§ **Task requirements**
Can all of these lines be returned exactly?
────────────────────
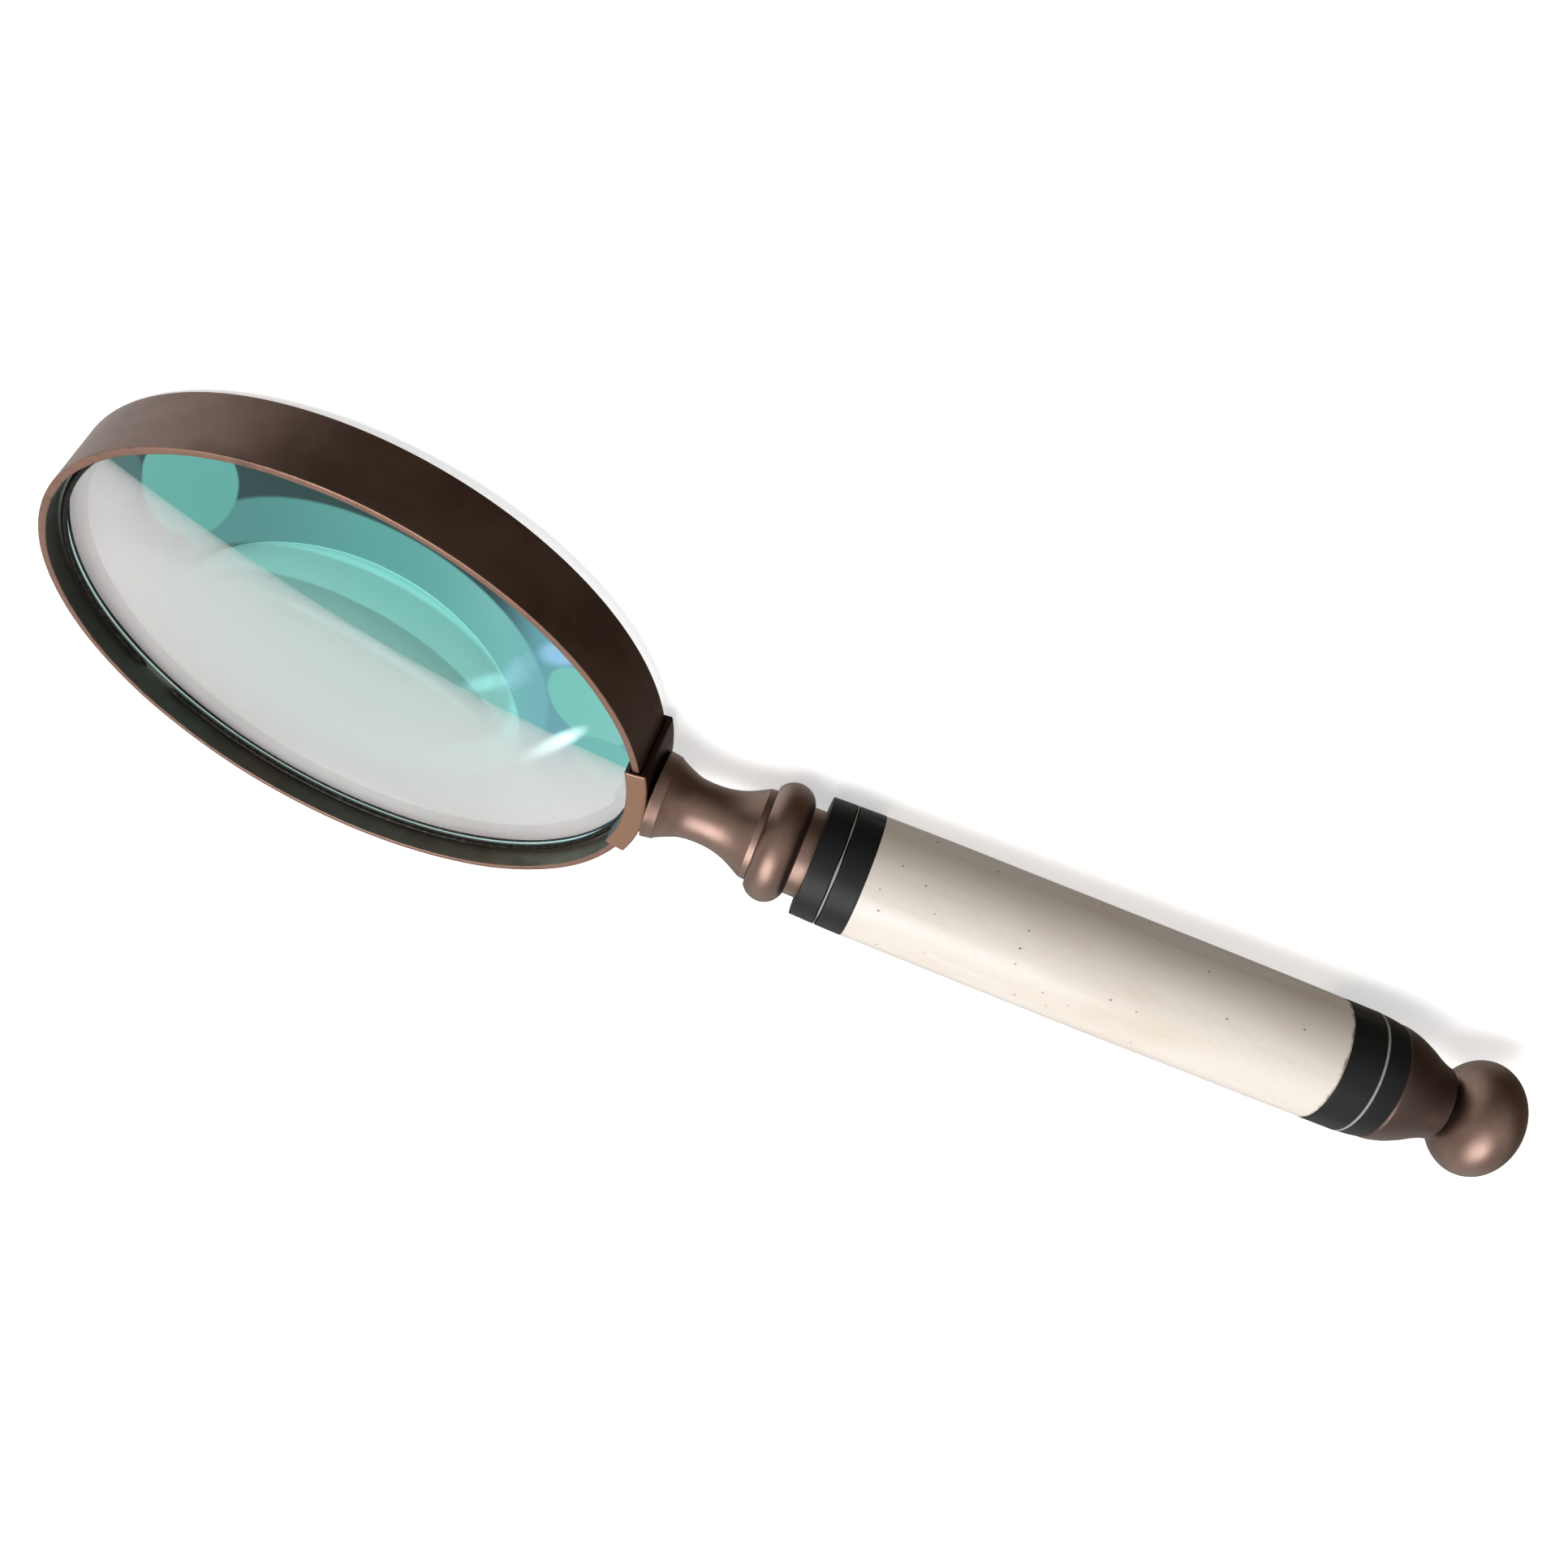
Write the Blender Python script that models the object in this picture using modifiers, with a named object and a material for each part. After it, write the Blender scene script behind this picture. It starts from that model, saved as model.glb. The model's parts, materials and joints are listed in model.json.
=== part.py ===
"""Hand magnifying glass: a lens in a flat brass hoop, on a turned neck with a bone and horn handle.

The glass is modelled flat in its own frame: the lens's axis is Z, with the face that is looked through
up, and the handle runs along -X. A parent empty then lays it down as it rests on a table, on the
hoop's far edge and on the neck's bead, with the middle of its footprint at the world's origin.

Turned pieces are outlines of (station, radius) in millimetres. A station is the distance from the
lens's axis, measured along the handle.
"""

import math

import bmesh
import bpy
from mathutils import Matrix, Vector

MM = 0.001

# Hoop: a strip of brass rolled into a circle. Its width runs along Z, half to each side of the middle.
HOOP_RADIUS = 50.8
HOOP_WALL = 1.25
HOOP_WIDTH = 11.2
HOOP_EDGE = 0.25
HOOP_JOINT = 0.6
HOOP_INSIDE = HOOP_RADIUS - HOOP_WALL
HOOP_FACE = HOOP_WIDTH / 2

# Lens: two spherical faces, the front one the more curved, and a ground edge, set a little behind the
# hoop's middle.
LENS_RADIUS = HOOP_INSIDE - 0.35
LENS_FRONT_SPHERE = 200.0
LENS_BACK_SPHERE = 300.0
LENS_EDGE = 2.4
LENS_BEVEL = 0.4
LENS_MIDDLE = -0.3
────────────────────
§ **Task solution**
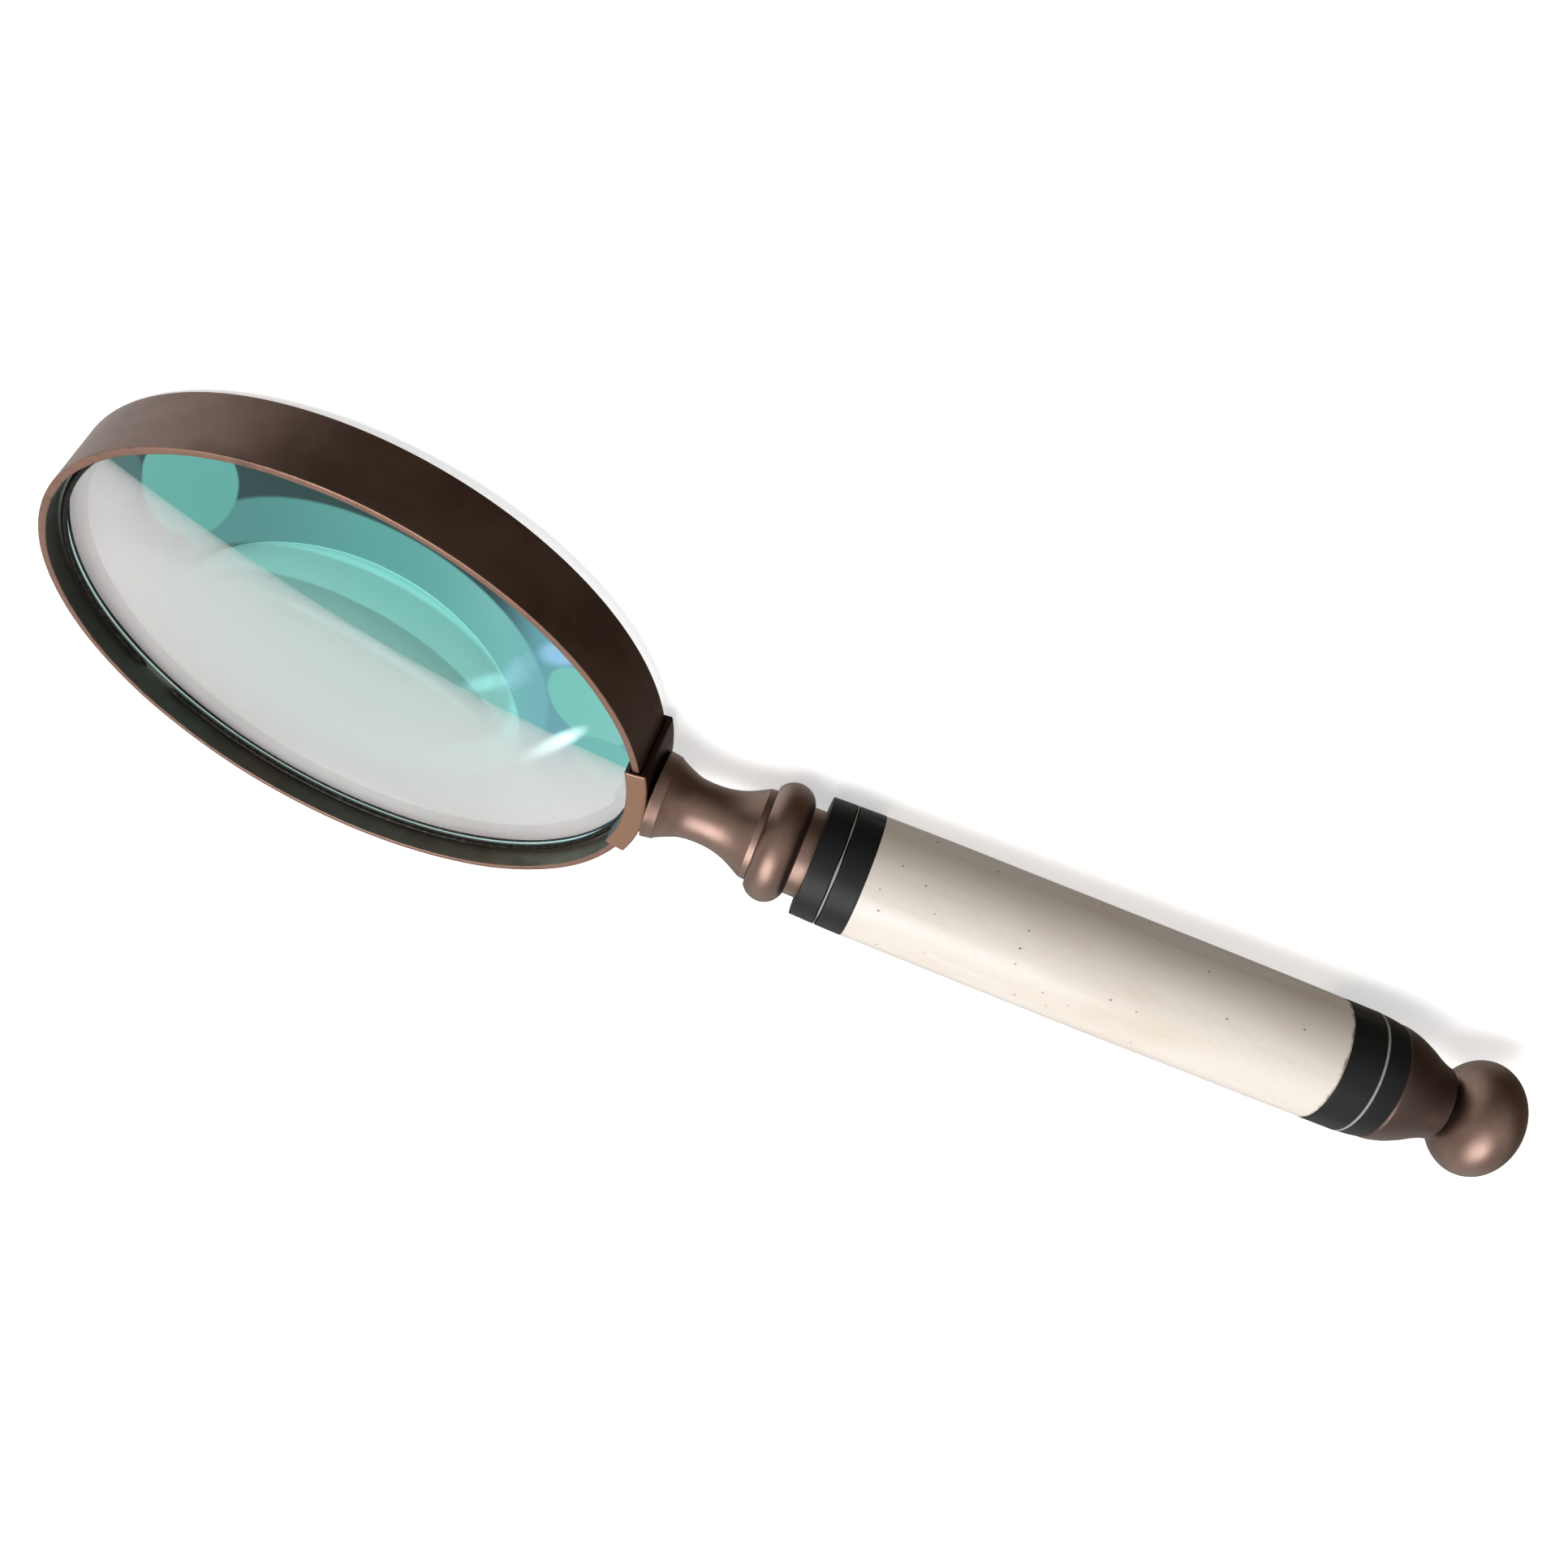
Write the Blender Python script that models the object in this picture using modifiers, with a named object and a material for each part. After it, write the Blender scene script behind this picture. It starts from that model, saved as model.glb. The model's parts, materials and joints are listed in model.json.
=== part.py ===
"""Hand magnifying glass: a lens in a flat brass hoop, on a turned neck with a bone and horn handle.

The glass is modelled flat in its own frame: the lens's axis is Z, with the face that is looked through
up, and the handle runs along -X. A parent empty then lays it down as it rests on a table, on the
hoop's far edge and on the neck's bead, with the middle of its footprint at the world's origin.

Turned pieces are outlines of (station, radius) in millimetres. A station is the distance from the
lens's axis, measured along the handle.
"""

import math

import bmesh
import bpy
from mathutils import Matrix, Vector

MM = 0.001

# Hoop: a strip of brass rolled into a circle. Its width runs along Z, half to each side of the middle.
HOOP_RADIUS = 50.8
HOOP_WALL = 1.25
HOOP_WIDTH = 11.2
HOOP_EDGE = 0.25
HOOP_JOINT = 0.6
HOOP_INSIDE = HOOP_RADIUS - HOOP_WALL
HOOP_FACE = HOOP_WIDTH / 2

# Lens: two spherical faces, the front one the more curved, and a ground edge, set a little behind the
# hoop's middle.
LENS_RADIUS = HOOP_INSIDE - 0.35
LENS_FRONT_SPHERE = 200.0
LENS_BACK_SPHERE = 300.0
LENS_EDGE = 2.4
LENS_BEVEL = 0.4
LENS_MIDDLE = -0.3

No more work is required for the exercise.